== PROVIDED DATA

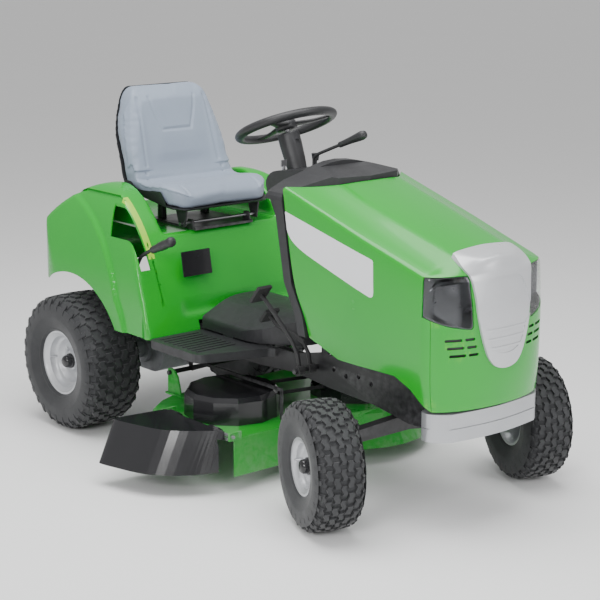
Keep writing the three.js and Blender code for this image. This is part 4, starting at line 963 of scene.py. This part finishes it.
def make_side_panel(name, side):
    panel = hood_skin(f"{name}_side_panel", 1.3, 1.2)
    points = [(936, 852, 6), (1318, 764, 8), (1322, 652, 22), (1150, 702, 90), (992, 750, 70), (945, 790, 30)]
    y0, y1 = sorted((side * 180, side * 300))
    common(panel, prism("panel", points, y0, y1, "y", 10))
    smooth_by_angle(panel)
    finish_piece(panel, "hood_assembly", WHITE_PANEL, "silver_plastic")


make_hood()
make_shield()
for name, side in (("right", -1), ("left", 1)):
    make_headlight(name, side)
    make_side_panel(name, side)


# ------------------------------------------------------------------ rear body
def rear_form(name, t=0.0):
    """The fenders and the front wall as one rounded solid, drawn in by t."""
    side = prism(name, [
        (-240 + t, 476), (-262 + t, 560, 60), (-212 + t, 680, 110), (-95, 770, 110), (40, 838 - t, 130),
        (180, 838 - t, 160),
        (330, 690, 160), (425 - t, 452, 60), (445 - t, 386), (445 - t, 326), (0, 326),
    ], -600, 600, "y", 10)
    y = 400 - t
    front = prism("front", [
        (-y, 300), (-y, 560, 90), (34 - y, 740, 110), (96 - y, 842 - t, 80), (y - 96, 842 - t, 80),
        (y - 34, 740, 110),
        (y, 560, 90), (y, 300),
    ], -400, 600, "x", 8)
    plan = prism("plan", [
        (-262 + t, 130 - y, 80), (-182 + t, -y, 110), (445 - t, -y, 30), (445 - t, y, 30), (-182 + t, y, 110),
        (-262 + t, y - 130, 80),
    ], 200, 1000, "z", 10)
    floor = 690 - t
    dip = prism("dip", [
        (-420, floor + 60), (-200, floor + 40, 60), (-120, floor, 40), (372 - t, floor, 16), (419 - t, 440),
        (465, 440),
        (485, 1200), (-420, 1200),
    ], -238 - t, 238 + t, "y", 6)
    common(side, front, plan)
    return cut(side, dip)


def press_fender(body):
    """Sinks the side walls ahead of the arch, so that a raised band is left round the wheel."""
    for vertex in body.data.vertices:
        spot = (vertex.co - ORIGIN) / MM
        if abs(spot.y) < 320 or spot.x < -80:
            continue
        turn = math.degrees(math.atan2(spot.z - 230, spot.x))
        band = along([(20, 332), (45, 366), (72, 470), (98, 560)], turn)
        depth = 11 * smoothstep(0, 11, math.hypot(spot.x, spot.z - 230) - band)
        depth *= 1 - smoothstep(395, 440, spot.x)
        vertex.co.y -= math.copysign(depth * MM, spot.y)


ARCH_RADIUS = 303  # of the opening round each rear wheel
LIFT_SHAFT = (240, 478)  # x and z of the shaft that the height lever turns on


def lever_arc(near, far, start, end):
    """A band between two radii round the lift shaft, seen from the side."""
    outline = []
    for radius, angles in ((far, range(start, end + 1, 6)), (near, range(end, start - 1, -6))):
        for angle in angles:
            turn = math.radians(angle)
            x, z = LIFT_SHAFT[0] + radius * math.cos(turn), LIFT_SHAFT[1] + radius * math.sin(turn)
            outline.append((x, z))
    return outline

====

# THE REQUEST
Write the data back out verbatim.

# OUTPUT FOR THIS EXERCISE
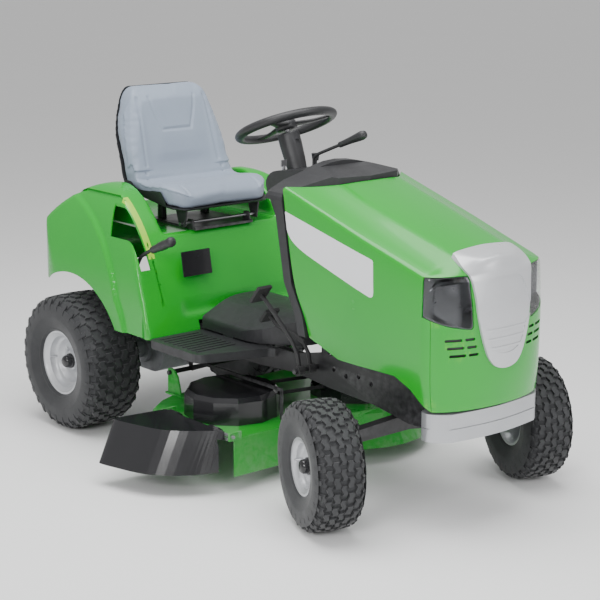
Keep writing the three.js and Blender code for this image. This is part 4, starting at line 963 of scene.py. This part finishes it.
def make_side_panel(name, side):
    panel = hood_skin(f"{name}_side_panel", 1.3, 1.2)
    points = [(936, 852, 6), (1318, 764, 8), (1322, 652, 22), (1150, 702, 90), (992, 750, 70), (945, 790, 30)]
    y0, y1 = sorted((side * 180, side * 300))
    common(panel, prism("panel", points, y0, y1, "y", 10))
    smooth_by_angle(panel)
    finish_piece(panel, "hood_assembly", WHITE_PANEL, "silver_plastic")


make_hood()
make_shield()
for name, side in (("right", -1), ("left", 1)):
    make_headlight(name, side)
    make_side_panel(name, side)


# ------------------------------------------------------------------ rear body
def rear_form(name, t=0.0):
    """The fenders and the front wall as one rounded solid, drawn in by t."""
    side = prism(name, [
        (-240 + t, 476), (-262 + t, 560, 60), (-212 + t, 680, 110), (-95, 770, 110), (40, 838 - t, 130),
        (180, 838 - t, 160),
        (330, 690, 160), (425 - t, 452, 60), (445 - t, 386), (445 - t, 326), (0, 326),
    ], -600, 600, "y", 10)
    y = 400 - t
    front = prism("front", [
        (-y, 300), (-y, 560, 90), (34 - y, 740, 110), (96 - y, 842 - t, 80), (y - 96, 842 - t, 80),
        (y - 34, 740, 110),
        (y, 560, 90), (y, 300),
    ], -400, 600, "x", 8)
    plan = prism("plan", [
        (-262 + t, 130 - y, 80), (-182 + t, -y, 110), (445 - t, -y, 30), (445 - t, y, 30), (-182 + t, y, 110),
        (-262 + t, y - 130, 80),
    ], 200, 1000, "z", 10)
    floor = 690 - t
    dip = prism("dip", [
        (-420, floor + 60), (-200, floor + 40, 60), (-120, floor, 40), (372 - t, floor, 16), (419 - t, 440),
        (465, 440),
        (485, 1200), (-420, 1200),
    ], -238 - t, 238 + t, "y", 6)
    common(side, front, plan)
    return cut(side, dip)


def press_fender(body):
    """Sinks the side walls ahead of the arch, so that a raised band is left round the wheel."""
    for vertex in body.data.vertices:
        spot = (vertex.co - ORIGIN) / MM
        if abs(spot.y) < 320 or spot.x < -80:
            continue
        turn = math.degrees(math.atan2(spot.z - 230, spot.x))
        band = along([(20, 332), (45, 366), (72, 470), (98, 560)], turn)
        depth = 11 * smoothstep(0, 11, math.hypot(spot.x, spot.z - 230) - band)
        depth *= 1 - smoothstep(395, 440, spot.x)
        vertex.co.y -= math.copysign(depth * MM, spot.y)


ARCH_RADIUS = 303  # of the opening round each rear wheel
LIFT_SHAFT = (240, 478)  # x and z of the shaft that the height lever turns on


def lever_arc(near, far, start, end):
    """A band between two radii round the lift shaft, seen from the side."""
    outline = []
    for radius, angles in ((far, range(start, end + 1, 6)), (near, range(end, start - 1, -6))):
        for angle in angles:
            turn = math.radians(angle)
            x, z = LIFT_SHAFT[0] + radius * math.cos(turn), LIFT_SHAFT[1] + radius * math.sin(turn)
            outline.append((x, z))
    return outline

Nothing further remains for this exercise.